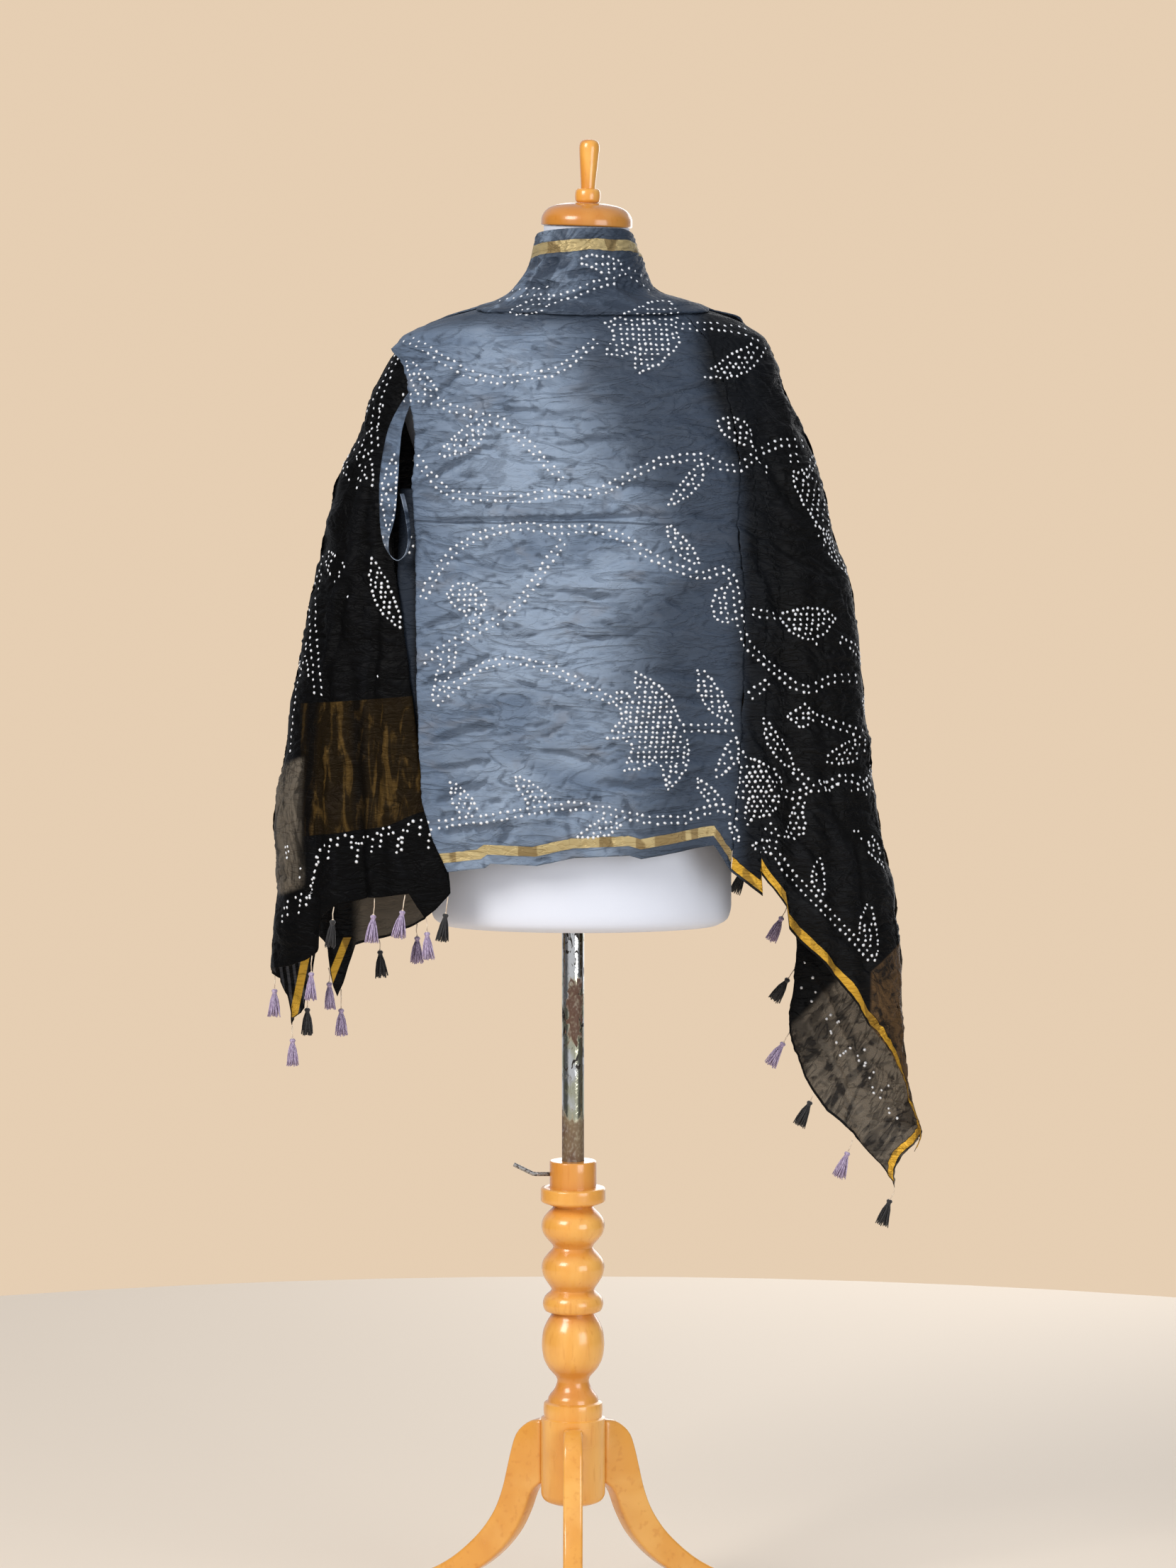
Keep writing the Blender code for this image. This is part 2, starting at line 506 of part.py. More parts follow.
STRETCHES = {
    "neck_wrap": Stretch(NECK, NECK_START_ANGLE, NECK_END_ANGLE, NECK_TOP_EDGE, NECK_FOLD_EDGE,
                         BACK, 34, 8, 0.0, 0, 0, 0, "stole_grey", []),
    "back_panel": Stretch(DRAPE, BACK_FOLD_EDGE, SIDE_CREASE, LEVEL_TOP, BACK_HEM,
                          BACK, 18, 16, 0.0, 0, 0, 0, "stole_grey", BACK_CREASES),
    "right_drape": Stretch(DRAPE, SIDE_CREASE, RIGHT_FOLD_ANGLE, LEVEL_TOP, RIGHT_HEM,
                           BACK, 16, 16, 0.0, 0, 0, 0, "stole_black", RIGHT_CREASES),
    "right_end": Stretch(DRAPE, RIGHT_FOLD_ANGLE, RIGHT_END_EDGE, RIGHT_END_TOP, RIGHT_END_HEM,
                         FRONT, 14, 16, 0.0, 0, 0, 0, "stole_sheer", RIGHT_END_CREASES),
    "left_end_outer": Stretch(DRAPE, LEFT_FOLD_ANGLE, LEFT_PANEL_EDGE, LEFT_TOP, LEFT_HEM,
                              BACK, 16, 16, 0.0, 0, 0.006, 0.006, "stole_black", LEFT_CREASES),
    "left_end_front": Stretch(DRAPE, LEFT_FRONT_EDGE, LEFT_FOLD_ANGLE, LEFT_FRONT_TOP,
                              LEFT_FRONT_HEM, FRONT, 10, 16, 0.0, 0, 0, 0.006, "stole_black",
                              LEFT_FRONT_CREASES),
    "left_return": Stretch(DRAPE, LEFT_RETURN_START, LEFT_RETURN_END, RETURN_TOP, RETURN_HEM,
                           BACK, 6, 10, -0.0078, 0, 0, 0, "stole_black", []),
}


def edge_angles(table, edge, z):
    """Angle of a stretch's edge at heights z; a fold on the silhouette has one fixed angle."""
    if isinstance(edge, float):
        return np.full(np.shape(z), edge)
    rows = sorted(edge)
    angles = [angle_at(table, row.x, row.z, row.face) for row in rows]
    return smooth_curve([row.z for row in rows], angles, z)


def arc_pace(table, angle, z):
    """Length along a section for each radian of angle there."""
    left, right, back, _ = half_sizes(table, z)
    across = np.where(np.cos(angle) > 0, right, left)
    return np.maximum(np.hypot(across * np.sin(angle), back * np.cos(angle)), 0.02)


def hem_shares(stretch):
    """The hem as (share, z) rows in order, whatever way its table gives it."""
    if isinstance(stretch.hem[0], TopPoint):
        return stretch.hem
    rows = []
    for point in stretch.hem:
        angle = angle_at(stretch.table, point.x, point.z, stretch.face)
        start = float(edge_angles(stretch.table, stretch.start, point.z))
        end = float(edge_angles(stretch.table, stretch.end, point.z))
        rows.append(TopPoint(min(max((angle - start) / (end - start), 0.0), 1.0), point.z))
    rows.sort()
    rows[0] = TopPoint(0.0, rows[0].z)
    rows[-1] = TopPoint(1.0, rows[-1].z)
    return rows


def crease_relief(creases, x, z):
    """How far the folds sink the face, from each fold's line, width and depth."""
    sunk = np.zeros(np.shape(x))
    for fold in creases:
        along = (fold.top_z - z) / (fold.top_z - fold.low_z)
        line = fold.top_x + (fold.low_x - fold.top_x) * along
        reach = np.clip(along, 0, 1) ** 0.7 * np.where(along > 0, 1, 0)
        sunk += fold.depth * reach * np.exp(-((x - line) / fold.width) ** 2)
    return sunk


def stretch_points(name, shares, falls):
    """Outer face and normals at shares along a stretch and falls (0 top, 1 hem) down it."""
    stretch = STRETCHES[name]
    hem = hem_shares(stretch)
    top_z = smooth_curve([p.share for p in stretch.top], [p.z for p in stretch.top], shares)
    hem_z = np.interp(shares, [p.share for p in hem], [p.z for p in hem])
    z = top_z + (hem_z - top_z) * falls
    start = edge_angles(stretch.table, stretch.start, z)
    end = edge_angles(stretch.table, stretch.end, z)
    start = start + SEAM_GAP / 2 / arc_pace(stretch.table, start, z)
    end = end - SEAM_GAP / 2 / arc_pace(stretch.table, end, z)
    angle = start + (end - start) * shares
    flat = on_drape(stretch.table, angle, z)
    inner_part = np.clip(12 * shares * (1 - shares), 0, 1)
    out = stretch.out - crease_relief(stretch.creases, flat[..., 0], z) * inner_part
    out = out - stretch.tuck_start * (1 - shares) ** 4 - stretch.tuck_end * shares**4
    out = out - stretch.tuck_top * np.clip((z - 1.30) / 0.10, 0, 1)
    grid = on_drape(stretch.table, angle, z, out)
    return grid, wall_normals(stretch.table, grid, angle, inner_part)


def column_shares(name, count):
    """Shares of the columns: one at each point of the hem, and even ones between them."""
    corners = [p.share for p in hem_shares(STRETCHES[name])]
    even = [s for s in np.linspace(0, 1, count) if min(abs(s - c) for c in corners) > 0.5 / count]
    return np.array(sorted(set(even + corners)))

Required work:
Take the listing above and write it out again exactly.

Problem solution:
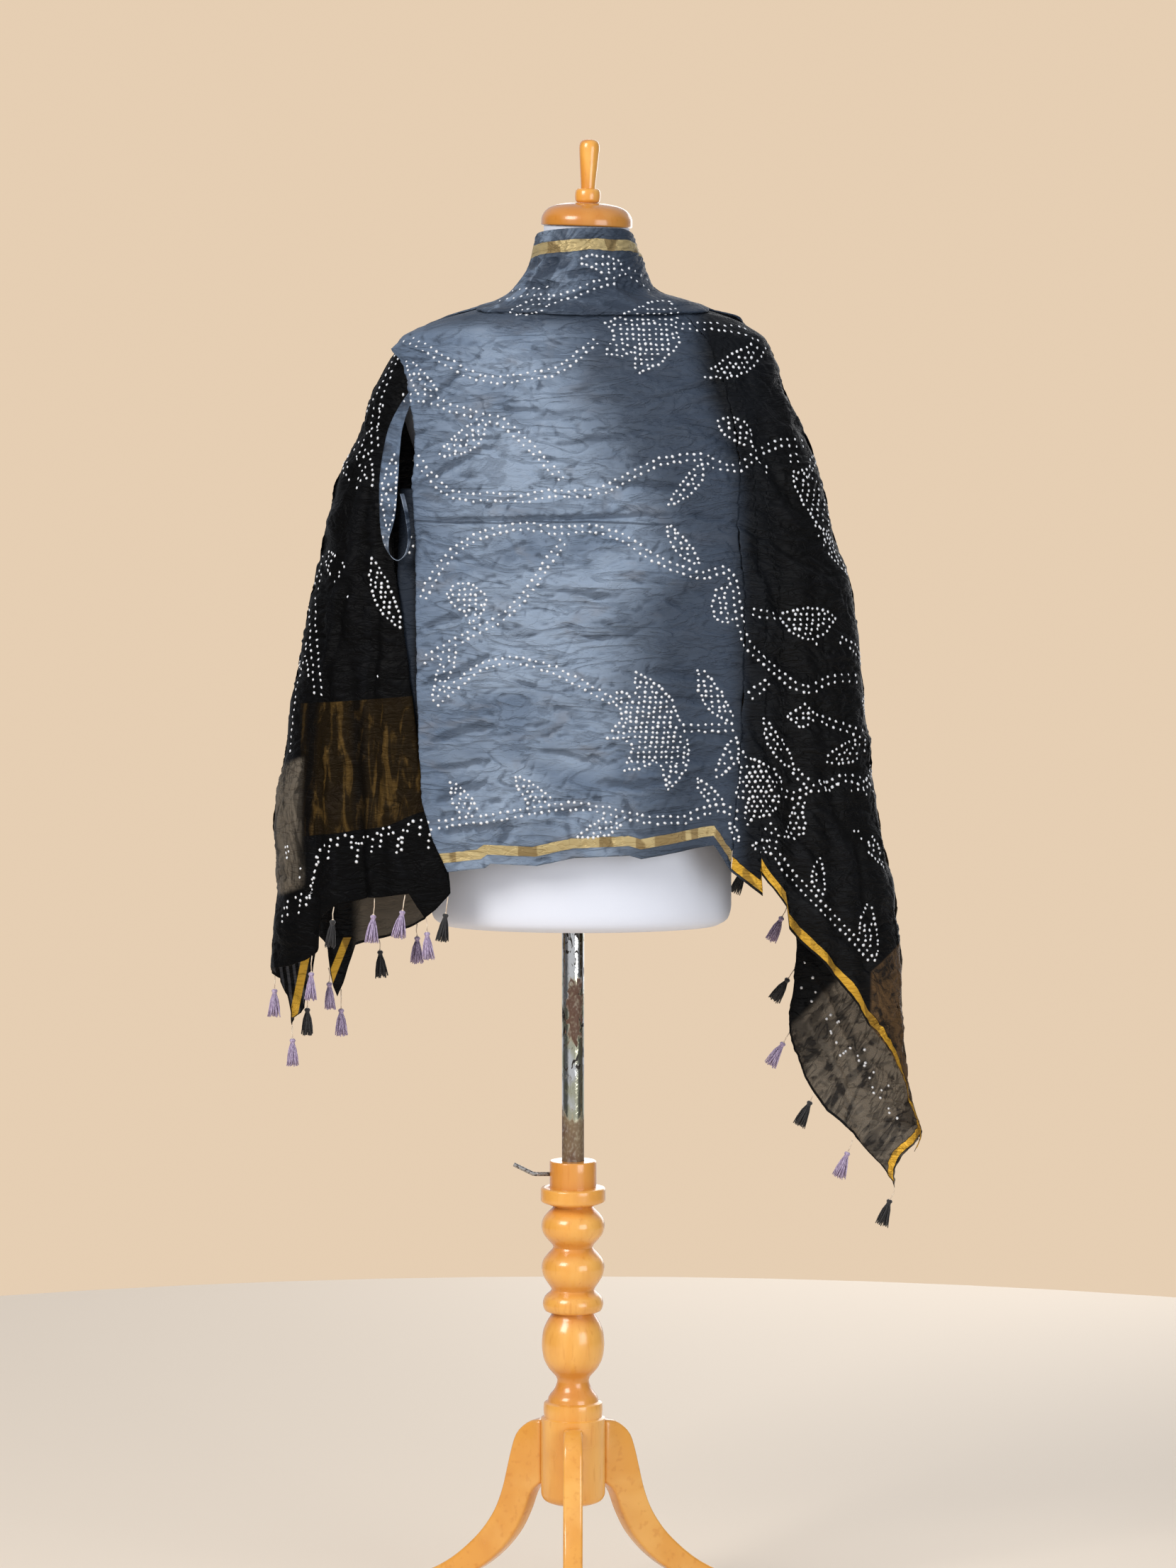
Keep writing the Blender code for this image. This is part 2, starting at line 506 of part.py. More parts follow.
STRETCHES = {
    "neck_wrap": Stretch(NECK, NECK_START_ANGLE, NECK_END_ANGLE, NECK_TOP_EDGE, NECK_FOLD_EDGE,
                         BACK, 34, 8, 0.0, 0, 0, 0, "stole_grey", []),
    "back_panel": Stretch(DRAPE, BACK_FOLD_EDGE, SIDE_CREASE, LEVEL_TOP, BACK_HEM,
                          BACK, 18, 16, 0.0, 0, 0, 0, "stole_grey", BACK_CREASES),
    "right_drape": Stretch(DRAPE, SIDE_CREASE, RIGHT_FOLD_ANGLE, LEVEL_TOP, RIGHT_HEM,
                           BACK, 16, 16, 0.0, 0, 0, 0, "stole_black", RIGHT_CREASES),
    "right_end": Stretch(DRAPE, RIGHT_FOLD_ANGLE, RIGHT_END_EDGE, RIGHT_END_TOP, RIGHT_END_HEM,
                         FRONT, 14, 16, 0.0, 0, 0, 0, "stole_sheer", RIGHT_END_CREASES),
    "left_end_outer": Stretch(DRAPE, LEFT_FOLD_ANGLE, LEFT_PANEL_EDGE, LEFT_TOP, LEFT_HEM,
                              BACK, 16, 16, 0.0, 0, 0.006, 0.006, "stole_black", LEFT_CREASES),
    "left_end_front": Stretch(DRAPE, LEFT_FRONT_EDGE, LEFT_FOLD_ANGLE, LEFT_FRONT_TOP,
                              LEFT_FRONT_HEM, FRONT, 10, 16, 0.0, 0, 0, 0.006, "stole_black",
                              LEFT_FRONT_CREASES),
    "left_return": Stretch(DRAPE, LEFT_RETURN_START, LEFT_RETURN_END, RETURN_TOP, RETURN_HEM,
                           BACK, 6, 10, -0.0078, 0, 0, 0, "stole_black", []),
}


def edge_angles(table, edge, z):
    """Angle of a stretch's edge at heights z; a fold on the silhouette has one fixed angle."""
    if isinstance(edge, float):
        return np.full(np.shape(z), edge)
    rows = sorted(edge)
    angles = [angle_at(table, row.x, row.z, row.face) for row in rows]
    return smooth_curve([row.z for row in rows], angles, z)


def arc_pace(table, angle, z):
    """Length along a section for each radian of angle there."""
    left, right, back, _ = half_sizes(table, z)
    across = np.where(np.cos(angle) > 0, right, left)
    return np.maximum(np.hypot(across * np.sin(angle), back * np.cos(angle)), 0.02)


def hem_shares(stretch):
    """The hem as (share, z) rows in order, whatever way its table gives it."""
    if isinstance(stretch.hem[0], TopPoint):
        return stretch.hem
    rows = []
    for point in stretch.hem:
        angle = angle_at(stretch.table, point.x, point.z, stretch.face)
        start = float(edge_angles(stretch.table, stretch.start, point.z))
        end = float(edge_angles(stretch.table, stretch.end, point.z))
        rows.append(TopPoint(min(max((angle - start) / (end - start), 0.0), 1.0), point.z))
    rows.sort()
    rows[0] = TopPoint(0.0, rows[0].z)
    rows[-1] = TopPoint(1.0, rows[-1].z)
    return rows


def crease_relief(creases, x, z):
    """How far the folds sink the face, from each fold's line, width and depth."""
    sunk = np.zeros(np.shape(x))
    for fold in creases:
        along = (fold.top_z - z) / (fold.top_z - fold.low_z)
        line = fold.top_x + (fold.low_x - fold.top_x) * along
        reach = np.clip(along, 0, 1) ** 0.7 * np.where(along > 0, 1, 0)
        sunk += fold.depth * reach * np.exp(-((x - line) / fold.width) ** 2)
    return sunk


def stretch_points(name, shares, falls):
    """Outer face and normals at shares along a stretch and falls (0 top, 1 hem) down it."""
    stretch = STRETCHES[name]
    hem = hem_shares(stretch)
    top_z = smooth_curve([p.share for p in stretch.top], [p.z for p in stretch.top], shares)
    hem_z = np.interp(shares, [p.share for p in hem], [p.z for p in hem])
    z = top_z + (hem_z - top_z) * falls
    start = edge_angles(stretch.table, stretch.start, z)
    end = edge_angles(stretch.table, stretch.end, z)
    start = start + SEAM_GAP / 2 / arc_pace(stretch.table, start, z)
    end = end - SEAM_GAP / 2 / arc_pace(stretch.table, end, z)
    angle = start + (end - start) * shares
    flat = on_drape(stretch.table, angle, z)
    inner_part = np.clip(12 * shares * (1 - shares), 0, 1)
    out = stretch.out - crease_relief(stretch.creases, flat[..., 0], z) * inner_part
    out = out - stretch.tuck_start * (1 - shares) ** 4 - stretch.tuck_end * shares**4
    out = out - stretch.tuck_top * np.clip((z - 1.30) / 0.10, 0, 1)
    grid = on_drape(stretch.table, angle, z, out)
    return grid, wall_normals(stretch.table, grid, angle, inner_part)


def column_shares(name, count):
    """Shares of the columns: one at each point of the hem, and even ones between them."""
    corners = [p.share for p in hem_shares(STRETCHES[name])]
    even = [s for s in np.linspace(0, 1, count) if min(abs(s - c) for c in corners) > 0.5 / count]
    return np.array(sorted(set(even + corners)))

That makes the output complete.